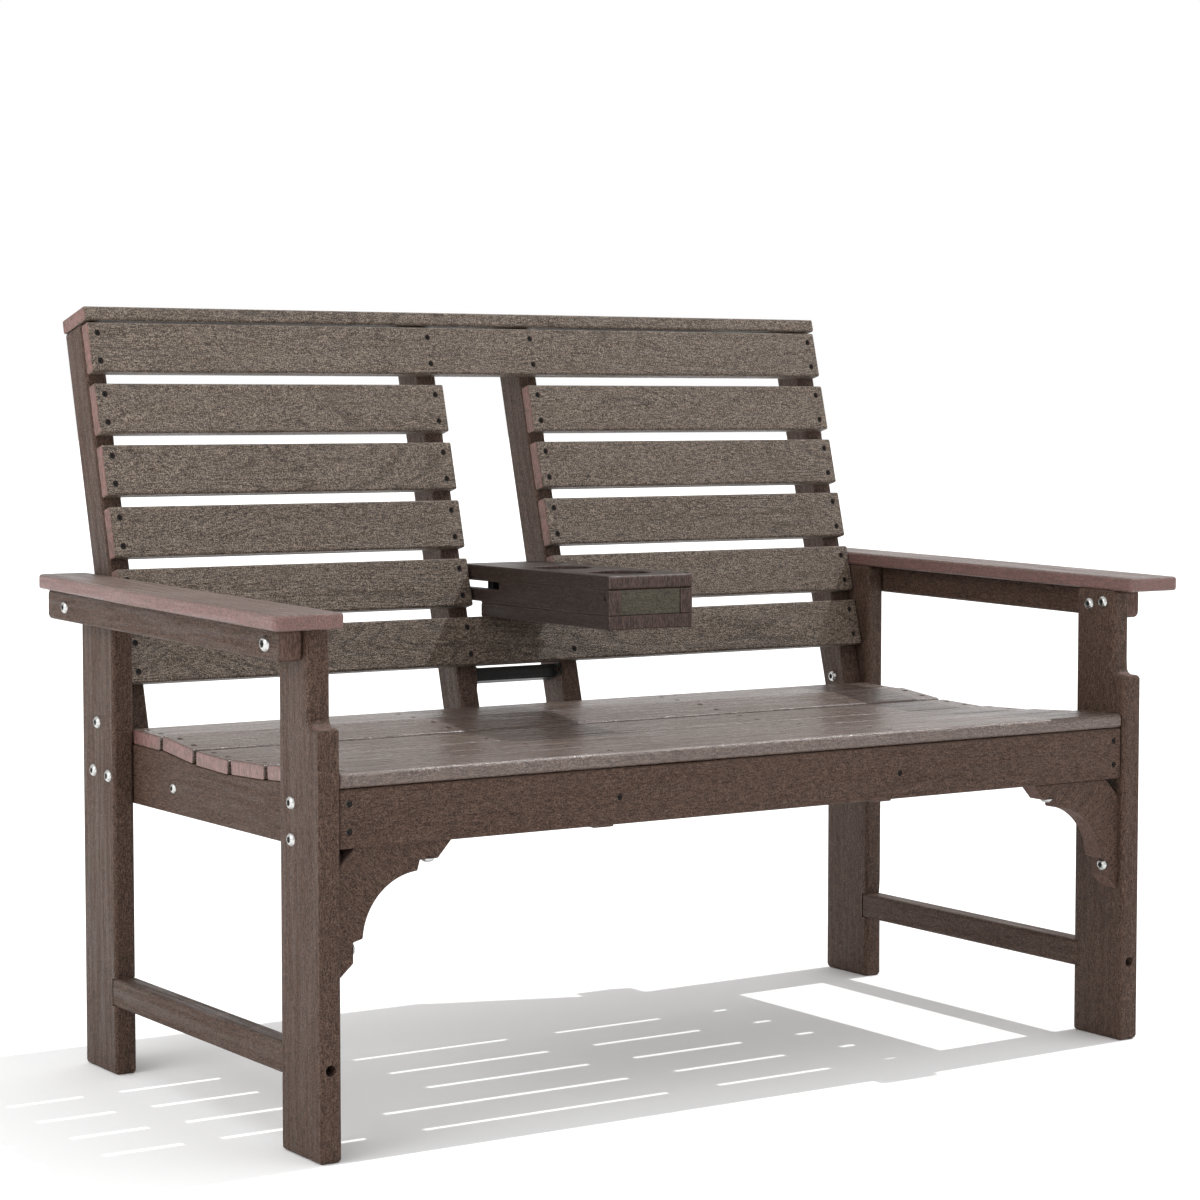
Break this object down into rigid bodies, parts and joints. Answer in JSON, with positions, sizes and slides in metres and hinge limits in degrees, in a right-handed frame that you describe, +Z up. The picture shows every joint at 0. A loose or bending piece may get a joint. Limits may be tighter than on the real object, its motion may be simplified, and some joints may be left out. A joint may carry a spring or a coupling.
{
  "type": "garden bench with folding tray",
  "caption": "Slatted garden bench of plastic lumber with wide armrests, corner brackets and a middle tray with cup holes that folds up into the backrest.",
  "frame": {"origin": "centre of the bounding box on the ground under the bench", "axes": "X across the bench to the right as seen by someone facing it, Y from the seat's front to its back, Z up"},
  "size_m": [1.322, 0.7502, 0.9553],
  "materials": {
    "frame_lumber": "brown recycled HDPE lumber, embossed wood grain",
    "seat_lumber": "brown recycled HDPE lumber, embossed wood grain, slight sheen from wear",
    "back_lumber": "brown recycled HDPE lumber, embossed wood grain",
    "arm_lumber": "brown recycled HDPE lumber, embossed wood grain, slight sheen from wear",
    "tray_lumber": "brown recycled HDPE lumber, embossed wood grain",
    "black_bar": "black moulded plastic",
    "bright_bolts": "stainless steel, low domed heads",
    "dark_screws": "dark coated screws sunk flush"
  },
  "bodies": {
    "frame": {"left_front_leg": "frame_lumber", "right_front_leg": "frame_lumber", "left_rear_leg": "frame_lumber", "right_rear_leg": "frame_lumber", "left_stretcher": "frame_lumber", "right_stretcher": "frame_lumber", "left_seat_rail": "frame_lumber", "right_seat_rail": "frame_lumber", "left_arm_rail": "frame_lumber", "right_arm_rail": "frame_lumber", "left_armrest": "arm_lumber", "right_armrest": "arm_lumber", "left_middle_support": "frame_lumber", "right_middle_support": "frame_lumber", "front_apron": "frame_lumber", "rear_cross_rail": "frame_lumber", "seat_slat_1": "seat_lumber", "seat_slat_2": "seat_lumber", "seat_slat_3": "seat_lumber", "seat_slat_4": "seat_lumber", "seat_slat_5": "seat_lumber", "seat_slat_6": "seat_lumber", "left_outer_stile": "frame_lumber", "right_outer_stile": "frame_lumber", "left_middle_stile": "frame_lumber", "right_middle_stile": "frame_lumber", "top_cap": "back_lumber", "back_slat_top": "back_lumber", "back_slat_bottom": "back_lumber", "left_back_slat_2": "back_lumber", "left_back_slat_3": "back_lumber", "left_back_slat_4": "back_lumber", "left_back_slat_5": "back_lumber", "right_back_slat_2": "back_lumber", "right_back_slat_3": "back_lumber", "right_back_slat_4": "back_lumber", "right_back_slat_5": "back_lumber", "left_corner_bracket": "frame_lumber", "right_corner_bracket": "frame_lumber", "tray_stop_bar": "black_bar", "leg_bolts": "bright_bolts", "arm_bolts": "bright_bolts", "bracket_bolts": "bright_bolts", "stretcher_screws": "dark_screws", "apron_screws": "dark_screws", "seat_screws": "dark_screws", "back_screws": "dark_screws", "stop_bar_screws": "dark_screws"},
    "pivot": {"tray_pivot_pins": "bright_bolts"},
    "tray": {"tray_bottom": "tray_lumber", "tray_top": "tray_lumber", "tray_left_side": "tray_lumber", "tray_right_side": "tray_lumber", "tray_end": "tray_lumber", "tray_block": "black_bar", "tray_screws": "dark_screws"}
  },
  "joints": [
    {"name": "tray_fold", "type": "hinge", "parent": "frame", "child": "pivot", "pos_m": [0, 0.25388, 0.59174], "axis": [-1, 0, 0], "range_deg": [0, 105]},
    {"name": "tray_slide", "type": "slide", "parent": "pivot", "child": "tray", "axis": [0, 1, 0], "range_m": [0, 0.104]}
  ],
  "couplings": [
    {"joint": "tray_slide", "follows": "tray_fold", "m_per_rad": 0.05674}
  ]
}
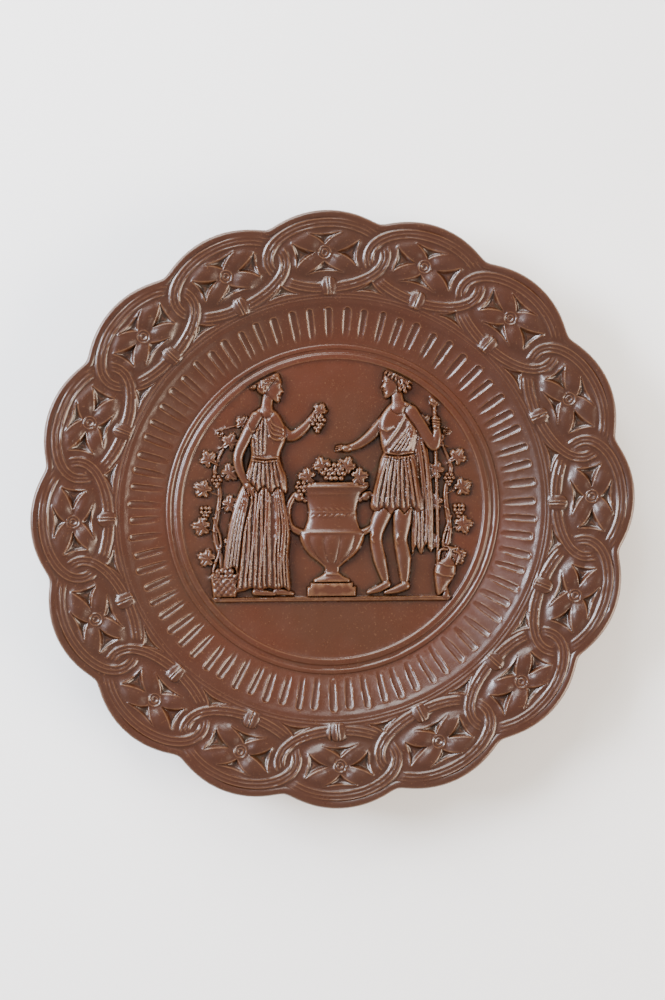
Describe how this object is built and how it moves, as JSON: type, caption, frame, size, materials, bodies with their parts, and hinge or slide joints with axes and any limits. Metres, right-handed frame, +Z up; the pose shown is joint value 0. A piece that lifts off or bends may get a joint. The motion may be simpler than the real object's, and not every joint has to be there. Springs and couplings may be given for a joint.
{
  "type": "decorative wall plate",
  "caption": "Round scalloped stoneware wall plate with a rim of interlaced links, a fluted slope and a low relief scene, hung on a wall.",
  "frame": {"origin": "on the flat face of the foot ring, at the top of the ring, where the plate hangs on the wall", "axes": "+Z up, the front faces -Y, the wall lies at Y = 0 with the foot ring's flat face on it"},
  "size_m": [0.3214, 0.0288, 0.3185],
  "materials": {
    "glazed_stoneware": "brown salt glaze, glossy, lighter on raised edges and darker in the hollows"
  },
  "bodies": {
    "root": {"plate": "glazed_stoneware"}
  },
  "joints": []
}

-------

_WHAT THE TASK REQUIRES:_ Write out every line of the material again, exactly as it reads.

_RESULT OF THE EXERCISE:_
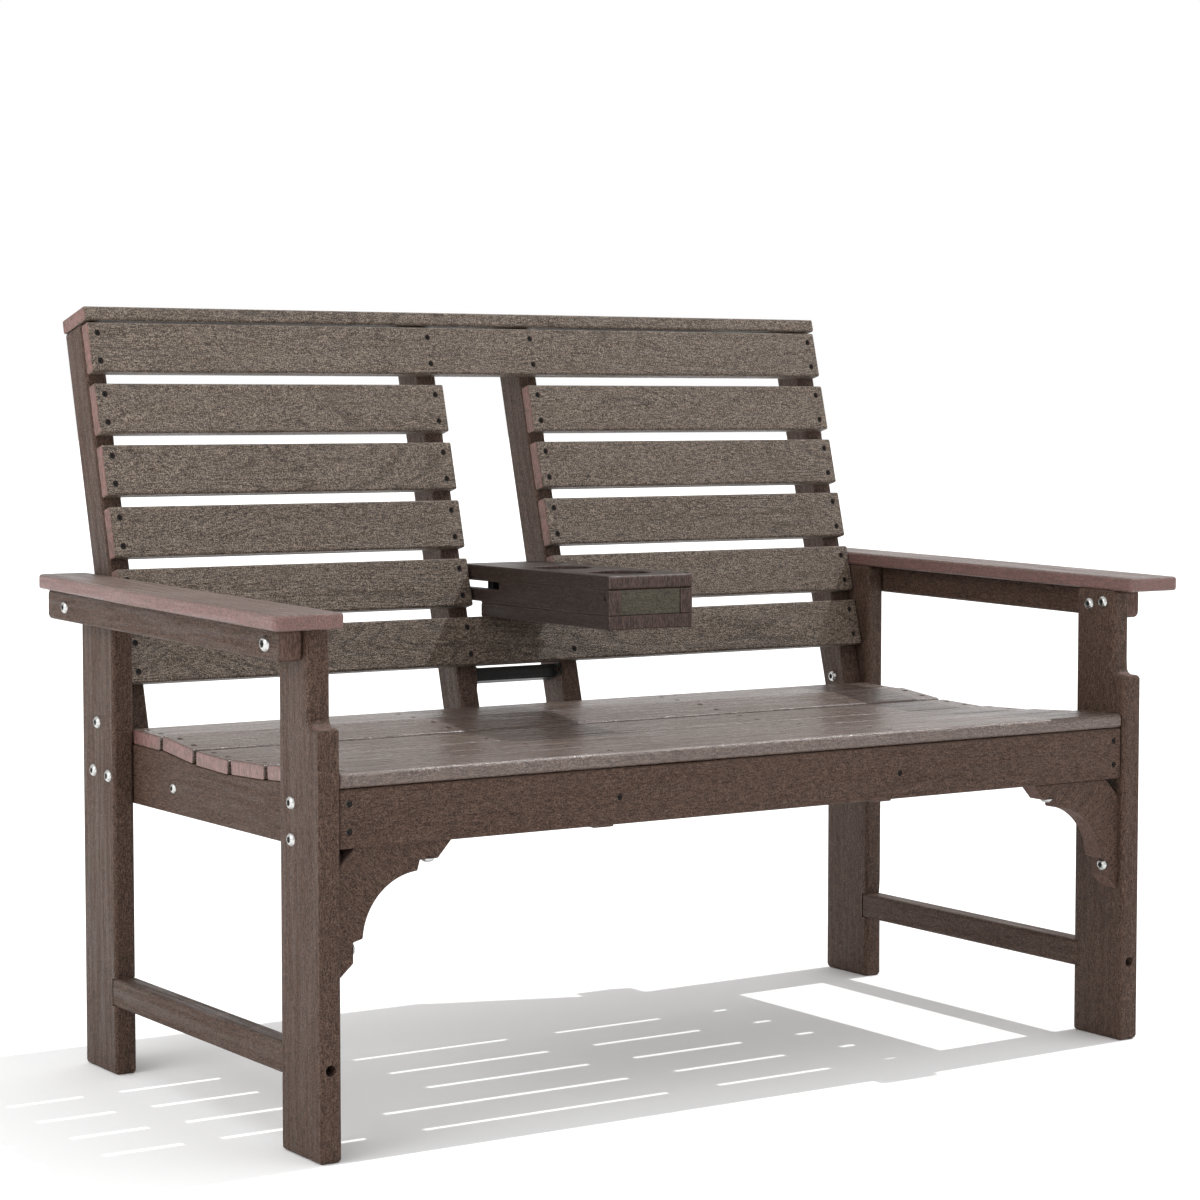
Break this object down into rigid bodies, parts and joints. Answer in JSON, with positions, sizes and slides in metres and hinge limits in degrees, in a right-handed frame that you describe, +Z up. The picture shows every joint at 0. A loose or bending piece may get a joint. Limits may be tighter than on the real object, its motion may be simplified, and some joints may be left out. A joint may carry a spring or a coupling.
{
  "type": "garden bench with folding tray",
  "caption": "Slatted garden bench of plastic lumber with wide armrests, corner brackets and a middle tray with cup holes that folds up into the backrest.",
  "frame": {"origin": "centre of the bounding box on the ground under the bench", "axes": "X across the bench to the right as seen by someone facing it, Y from the seat's front to its back, Z up"},
  "size_m": [1.322, 0.7502, 0.9553],
  "materials": {
    "frame_lumber": "brown recycled HDPE lumber, embossed wood grain",
    "seat_lumber": "brown recycled HDPE lumber, embossed wood grain, slight sheen from wear",
    "back_lumber": "brown recycled HDPE lumber, embossed wood grain",
    "arm_lumber": "brown recycled HDPE lumber, embossed wood grain, slight sheen from wear",
    "tray_lumber": "brown recycled HDPE lumber, embossed wood grain",
    "black_bar": "black moulded plastic",
    "bright_bolts": "stainless steel, low domed heads",
    "dark_screws": "dark coated screws sunk flush"
  },
  "bodies": {
    "frame": {"left_front_leg": "frame_lumber", "right_front_leg": "frame_lumber", "left_rear_leg": "frame_lumber", "right_rear_leg": "frame_lumber", "left_stretcher": "frame_lumber", "right_stretcher": "frame_lumber", "left_seat_rail": "frame_lumber", "right_seat_rail": "frame_lumber", "left_arm_rail": "frame_lumber", "right_arm_rail": "frame_lumber", "left_armrest": "arm_lumber", "right_armrest": "arm_lumber", "left_middle_support": "frame_lumber", "right_middle_support": "frame_lumber", "front_apron": "frame_lumber", "rear_cross_rail": "frame_lumber", "seat_slat_1": "seat_lumber", "seat_slat_2": "seat_lumber", "seat_slat_3": "seat_lumber", "seat_slat_4": "seat_lumber", "seat_slat_5": "seat_lumber", "seat_slat_6": "seat_lumber", "left_outer_stile": "frame_lumber", "right_outer_stile": "frame_lumber", "left_middle_stile": "frame_lumber", "right_middle_stile": "frame_lumber", "top_cap": "back_lumber", "back_slat_top": "back_lumber", "back_slat_bottom": "back_lumber", "left_back_slat_2": "back_lumber", "left_back_slat_3": "back_lumber", "left_back_slat_4": "back_lumber", "left_back_slat_5": "back_lumber", "right_back_slat_2": "back_lumber", "right_back_slat_3": "back_lumber", "right_back_slat_4": "back_lumber", "right_back_slat_5": "back_lumber", "left_corner_bracket": "frame_lumber", "right_corner_bracket": "frame_lumber", "tray_stop_bar": "black_bar", "leg_bolts": "bright_bolts", "arm_bolts": "bright_bolts", "bracket_bolts": "bright_bolts", "stretcher_screws": "dark_screws", "apron_screws": "dark_screws", "seat_screws": "dark_screws", "back_screws": "dark_screws", "stop_bar_screws": "dark_screws"},
    "pivot": {"tray_pivot_pins": "bright_bolts"},
    "tray": {"tray_bottom": "tray_lumber", "tray_top": "tray_lumber", "tray_left_side": "tray_lumber", "tray_right_side": "tray_lumber", "tray_end": "tray_lumber", "tray_block": "black_bar", "tray_screws": "dark_screws"}
  },
  "joints": [
    {"name": "tray_fold", "type": "hinge", "parent": "frame", "child": "pivot", "pos_m": [0, 0.25388, 0.59174], "axis": [-1, 0, 0], "range_deg": [0, 105]},
    {"name": "tray_slide", "type": "slide", "parent": "pivot", "child": "tray", "axis": [0, 1, 0], "range_m": [0, 0.104]}
  ],
  "couplings": [
    {"joint": "tray_slide", "follows": "tray_fold", "m_per_rad": 0.05674}
  ]
}
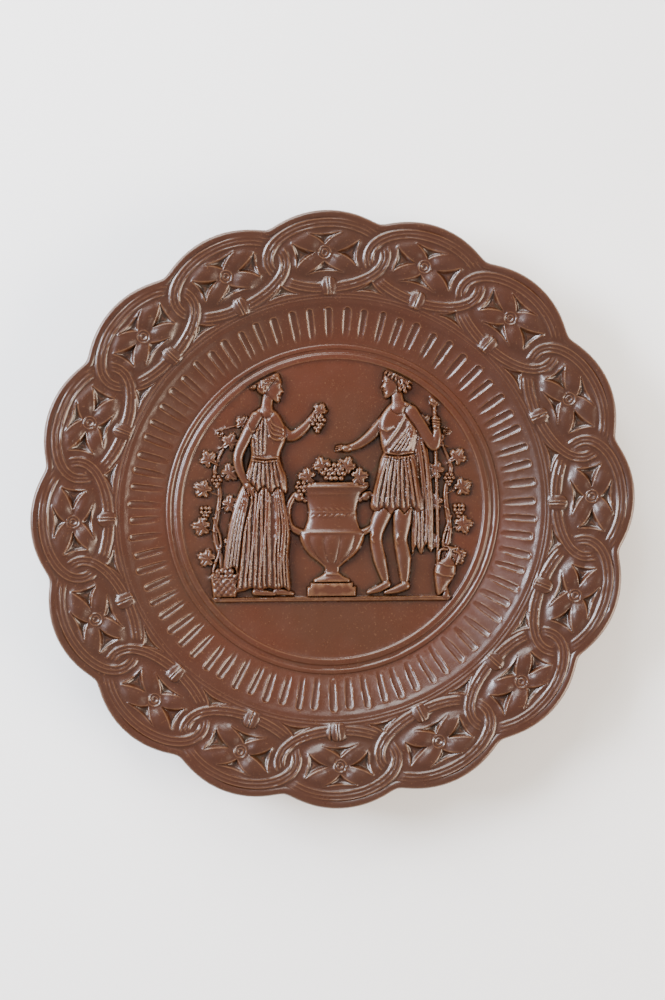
Describe how this object is built and how it moves, as JSON: type, caption, frame, size, materials, bodies with their parts, and hinge or slide joints with axes and any limits. Metres, right-handed frame, +Z up; the pose shown is joint value 0. A piece that lifts off or bends may get a joint. The motion may be simpler than the real object's, and not every joint has to be there. Springs and couplings may be given for a joint.
{
  "type": "decorative wall plate",
  "caption": "Round scalloped stoneware wall plate with a rim of interlaced links, a fluted slope and a low relief scene, hung on a wall.",
  "frame": {"origin": "on the flat face of the foot ring, at the top of the ring, where the plate hangs on the wall", "axes": "+Z up, the front faces -Y, the wall lies at Y = 0 with the foot ring's flat face on it"},
  "size_m": [0.3214, 0.0288, 0.3185],
  "materials": {
    "glazed_stoneware": "brown salt glaze, glossy, lighter on raised edges and darker in the hollows"
  },
  "bodies": {
    "root": {"plate": "glazed_stoneware"}
  },
  "joints": []
}